Social work bases its methodology on a systematic body of evidence informed knowledge derived from research and practice evaluation, including local and indigenous knowledge specific to its context. It recognizes the complexity of interactions between human beings and their environment, and the capacity of people both to be affected by and to alter the multiple influences upon them including bio-psychosocial factors. The social work profession draws on theories of human development and behavior and social systems to analyze complex situations and to facilitate individual, organizational, social and cultural changes.

On the other hand, social work practice addresses the barriers, inequities and injustices that exist in society. It responds to crises and emergencies as well as to everyday personal and social problems. These include counseling, clinical social work, group work, social pedagogical work, and family treatment and therapy as well as efforts to help people obtain services and resources in the community. Interventions also include agency administration, community organization and engaging in social and political action to impact social policy and economic development. Moreover, social work by its engagement with specific values and ethics determines the kind of social change that the profession wants to bring. Thus, by the use and interpretation of the professions values, the purpose of the profession is not abstract and could be identified in exploring practice. Through our common values and ethics we gain a common vision and a common identity that no one can take from us or criticize us for being unspecific. Through the professions common values and ethics a vision for change and its identity emerges. Thus criticisms aimed at suggesting social work lacks specificity or remains undefined are unfounded.

Although social work is not the only profession that is dedicated to the promotion of important values, its relationship with social policy, its holistic approach to human needs and its engagement with mutually opposed values create complicated ethical dilemmas. There is an apparent agreement in the literature that social work tries to practice among conflicting interests, and therefore complicated ethical dilemmas are common in every day social work practice (IFSW, 2005).

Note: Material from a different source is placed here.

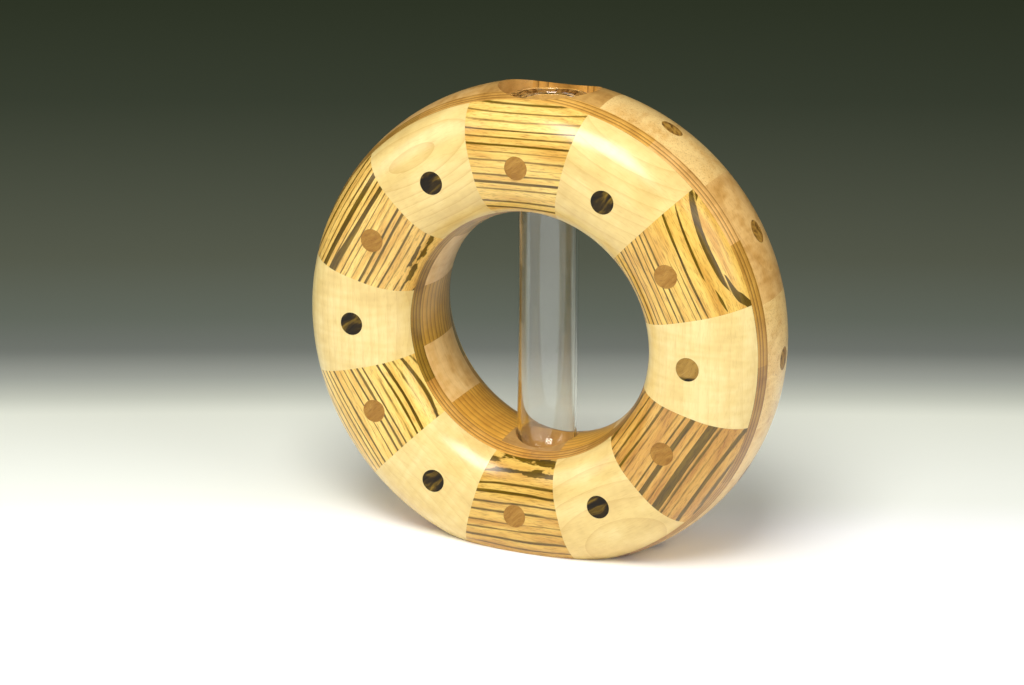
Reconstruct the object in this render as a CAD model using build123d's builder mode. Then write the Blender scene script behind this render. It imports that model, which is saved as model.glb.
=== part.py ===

Furthermore, social works ethics and values are not a matter for finding goodness as Briskman (2001) says a place of innocence in social work practice. Rather, by focusing on ethical social work issues we acknowledge and identify a special characteristic of our professional identity, and we confirm the criteria by which effective or good social work practice is judged. In addition, we acknowledge the process of decision–making as a critical element of professional practice, which thereby necessitates that social workers have the knowledge and skills necessary to interpret the ethical underpinnings of practice.